--- STORED DATA ---
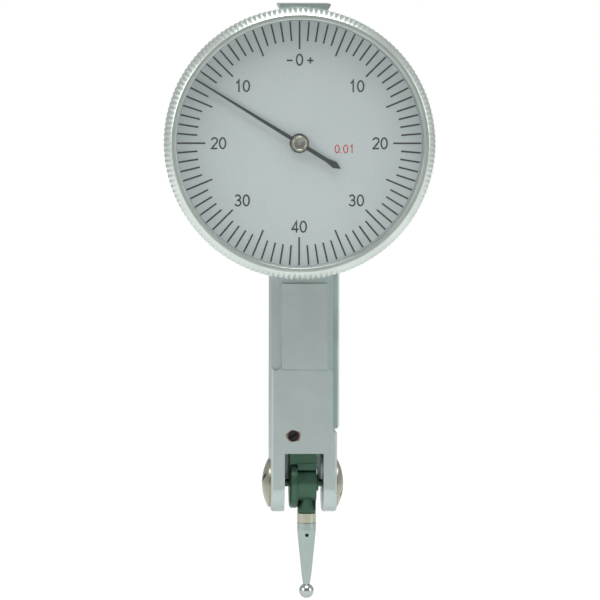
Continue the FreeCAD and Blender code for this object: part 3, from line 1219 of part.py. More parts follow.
# ---- stylus group --------------------------------------------------------------------------------------
def stylus_holder():
    """Blackened knuckle that swivels on the shaft by friction and takes the stylus."""
    disc = rod(X_AXIS, Vector(HOLDER_LEFT, PIVOT_Y, PIVOT_Z), HOLDER_WIDTH, HOLDER_DISC_RADIUS)
    stem = turned(Z_AXIS, X_AXIS, Vector(STYLUS_X, PIVOT_Y, 0), [
        (PIVOT_Z, 0),
        (PIVOT_Z, HOLDER_WIDTH / 2),
        (HOLDER_BOTTOM + RAIL_CHAMFER / 2, HOLDER_WIDTH / 2),
        (HOLDER_BOTTOM, HOLDER_WIDTH / 2 - RAIL_CHAMFER / 2),
        (HOLDER_BOTTOM, 0),
    ])
    shaft = rod(X_AXIS, Vector(HOLDER_LEFT - CUT_PAST, PIVOT_Y, PIVOT_Z), HOLDER_WIDTH + 2 * CUT_PAST,
                SHAFT_RADIUS + RUNNING_FIT)
    tapped = rod(Z_AXIS, Vector(STYLUS_X, PIVOT_Y, HOLDER_BOTTOM - CUT_PAST),
                 CUT_PAST + STYLUS_STUD_LENGTH + COVER_FIT, STYLUS_STUD_RADIUS + SEAT_FIT)
    return drilled(fused([disc, stem]), [shaft, tapped])


def stylus():
    """Tapered contact arm with a threaded stud, a gripping band and a spanner hole."""
    top = HOLDER_BOTTOM - SEAT_FIT
    band = top - STYLUS_BAND_LENGTH
    groove = STYLUS_BAND_GROOVE
    knee = PIVOT_Z - STYLUS_KNEE_BELOW_PIVOT
    neck = BALL_Z + math.sqrt(BALL_RADIUS ** 2 - STYLUS_NECK_RADIUS ** 2)
    profile = [
        (top + STYLUS_STUD_LENGTH, 0),
        (top + STYLUS_STUD_LENGTH, STYLUS_STUD_RADIUS - groove),
        (top + STYLUS_STUD_LENGTH - groove, STYLUS_STUD_RADIUS),
        (top, STYLUS_STUD_RADIUS),
        (top, STYLUS_RADIUS - groove),
        (top - groove, STYLUS_RADIUS),
        (band + groove, STYLUS_RADIUS),
        (band, STYLUS_RADIUS - groove),
        (band - groove, STYLUS_RADIUS),
        (top - STYLUS_BARREL_LENGTH, STYLUS_RADIUS),
        (knee, STYLUS_KNEE_RADIUS),
        (neck, STYLUS_NECK_RADIUS),
        (BALL_Z, STYLUS_NECK_RADIUS),
        (BALL_Z, 0),
    ]
    arm = turned(Z_AXIS, X_AXIS, Vector(STYLUS_X, PIVOT_Y, 0), profile)
    seat = Part.makeSphere(BALL_RADIUS + SEAT_FIT, Vector(STYLUS_X, PIVOT_Y, BALL_Z))
    reach = STYLUS_RADIUS + CUT_PAST
    tommy = rod(Y_AXIS, Vector(STYLUS_X, PIVOT_Y - reach, PIVOT_Z - STYLUS_TOMMY_BELOW_PIVOT), 2 * reach,
                STYLUS_TOMMY_RADIUS)
    return drilled(arm, [seat, tommy])


def contact_ball():
    """Hard ball at the end of the stylus."""
    return Part.makeSphere(BALL_RADIUS, Vector(STYLUS_X, PIVOT_Y, BALL_Z))


NODES = {
    "body_housing": body_housing,
    "rear_cover": rear_cover,
    "rear_cover_screws": rear_cover_screws,
    "bezel_ring": bezel_ring,
    "bezel_spring_wire": bezel_spring_wire,
    "crystal": crystal,
    "crystal_spacer_ring": crystal_spacer_ring,
    "dial_plate": dial_plate,
    "dial_retaining_ring": dial_retaining_ring,
    "movement_plate": movement_plate,
    "movement_plate_screws": movement_plate_screws,
    "centre_bridge": centre_bridge,
    "centre_bridge_screw": centre_bridge_screw,
    "centre_jewels": centre_jewels,
    "crown_jewels": crown_jewels,
    "hairspring": hairspring,
    "hairspring_stud": hairspring_stud,
    "hairspring_collet": hairspring_collet,
    "centre_arbor": centre_arbor,
    "hand": hand,
    "hand_hub": hand_hub,
    "crown_wheel": crown_wheel,
    "crown_arbor": crown_arbor,
    "sector_blade": sector_blade,
    "sector_rivets": sector_rivets,
    "lever_block": lever_block,
    "pivot_shaft": pivot_shaft,
    "friction_washer": friction_washer,
    "shaft_collar": shaft_collar,
    "pivot_screw_left": pivot_screw_left,
    "pivot_screw_right": pivot_screw_right,
    "set_screw": set_screw,
    "stylus_holder": stylus_holder,
    "stylus": stylus,
    "contact_ball": contact_ball,
}


def main():
    """Write one STEP file for each node."""
    os.makedirs("parts", exist_ok=True)
    for name, make in NODES.items():
        shape = make()
        shape.exportStep("parts/" + name + ".step")
        print(name, "solids", len(shape.Solids), "volume %.3f" % shape.Volume, "valid", shape.isValid())


main()
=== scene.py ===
import json
import math

import bmesh
import bpy
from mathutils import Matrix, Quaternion, Vector


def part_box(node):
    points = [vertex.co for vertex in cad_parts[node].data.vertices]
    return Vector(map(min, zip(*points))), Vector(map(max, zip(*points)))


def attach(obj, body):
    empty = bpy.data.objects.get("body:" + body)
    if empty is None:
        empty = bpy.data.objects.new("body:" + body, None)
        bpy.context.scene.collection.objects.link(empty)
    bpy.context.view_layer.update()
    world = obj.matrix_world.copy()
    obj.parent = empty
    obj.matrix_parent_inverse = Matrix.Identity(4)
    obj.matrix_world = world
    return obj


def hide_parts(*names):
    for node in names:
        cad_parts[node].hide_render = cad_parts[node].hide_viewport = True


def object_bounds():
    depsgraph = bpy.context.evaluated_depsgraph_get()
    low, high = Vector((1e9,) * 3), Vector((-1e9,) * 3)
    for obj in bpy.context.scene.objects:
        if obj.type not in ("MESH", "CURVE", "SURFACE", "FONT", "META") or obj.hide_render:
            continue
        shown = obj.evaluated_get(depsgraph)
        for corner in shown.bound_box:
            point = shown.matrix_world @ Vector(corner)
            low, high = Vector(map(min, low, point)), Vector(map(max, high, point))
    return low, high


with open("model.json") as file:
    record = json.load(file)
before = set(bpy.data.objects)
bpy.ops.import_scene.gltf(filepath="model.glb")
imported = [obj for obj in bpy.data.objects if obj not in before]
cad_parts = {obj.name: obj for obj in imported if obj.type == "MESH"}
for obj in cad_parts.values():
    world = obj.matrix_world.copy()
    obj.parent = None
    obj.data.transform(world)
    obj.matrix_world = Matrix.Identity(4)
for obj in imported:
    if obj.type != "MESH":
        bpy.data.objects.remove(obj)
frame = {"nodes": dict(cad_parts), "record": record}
nodes = frame["nodes"]
cad_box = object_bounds()

# ---- units and directions -----------------------------------------------------------------
MM = 0.001
UP = Vector((0, 0, 1))
DIAL_OUT = Vector((0, -1, 0))

# ---- places read from the frame ------------------------------------------------------------


def low(node):
    """Lowest corner of a CAD node, in metres."""
    return Vector(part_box(node)[0])


def high(node):
    """Highest corner of a CAD node, in metres."""
    return Vector(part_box(node)[1])


def middle(node):
    """Middle of a CAD node's box."""
    return (low(node) + high(node)) / 2


def size(node):
    """Size of a CAD node's box."""
    return high(node) - low(node)


BEZEL_RADIUS = size("bezel_ring").x / 2
BEZEL_FRONT = low("bezel_ring").y
BEZEL_REAR = high("bezel_ring").y
BEZEL_BORE = size("crystal").x / 2
SPACER_FRONT = low("crystal_spacer_ring").y
CRYSTAL_FRONT = low("crystal").y
DIAL_FACE = low("dial_plate").y

# ---- bezel ----------------------------------------------------------------------------------
LIP_COVER = 0.25 * MM
SPACER_REAR_WIDTH = 0.45 * MM
SPACER_FRONT_WIDTH = 0.3 * MM
BEZEL_CHAMFER = 0.9 * MM
BEZEL_REAR_CHAMFER = 0.35 * MM
BEZEL_EDGE_ROUND = 0.06 * MM
KNURL_TEETH = 160
KNURL_DEPTH = 0.12 * MM
KNURL_STEPS = 8              # mesh steps round one tooth
KNURL_SHARPNESS = 1.3
SPACER_EDGE_ROUND = 0.04 * MM

# ---- dial print ------------------------------------------------------------------------------
INK_HEIGHT = 0.012 * MM
DIVISIONS = 80
LONG_EVERY = 5               # each fifth line is a long one
TICK_OUTER = 16.25 * MM
SHORT_TICK_INNER = 13.6 * MM
LONG_TICK_INNER = 12.5 * MM
TICK_WIDTH = 0.23 * MM
FIGURE_HEIGHT = 1.6 * MM
FIGURE_RADIUS = 10.75 * MM
ZERO_HEIGHT = 11.1 * MM
FORTY_DROP = 11.1 * MM
SIGN_REACH = 1.4 * MM
UNIT_FIGURE_HEIGHT = 1.15 * MM
UNIT_PLACE = (6.0 * MM, -0.75 * MM)

# ---- hand's hub --------------------------------------------------------------------------------
HUB_BEVEL = 0.22 * MM
HUB_DISH = 0.06 * MM
HUB_BORE = 0.27 * MM
HUB_EDGE_ROUND = 0.03 * MM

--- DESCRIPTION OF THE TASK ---
Transcribe nothing but the lines from the line with "low, high = Vector((1e9,)" through the line with "point = shown.matrix_world", reproducing each exactly.

--- FINISHED EXERCISE ---
    low, high = Vector((1e9,) * 3), Vector((-1e9,) * 3)
    for obj in bpy.context.scene.objects:
        if obj.type not in ("MESH", "CURVE", "SURFACE", "FONT", "META") or obj.hide_render:
            continue
        shown = obj.evaluated_get(depsgraph)
        for corner in shown.bound_box:
            point = shown.matrix_world @ Vector(corner)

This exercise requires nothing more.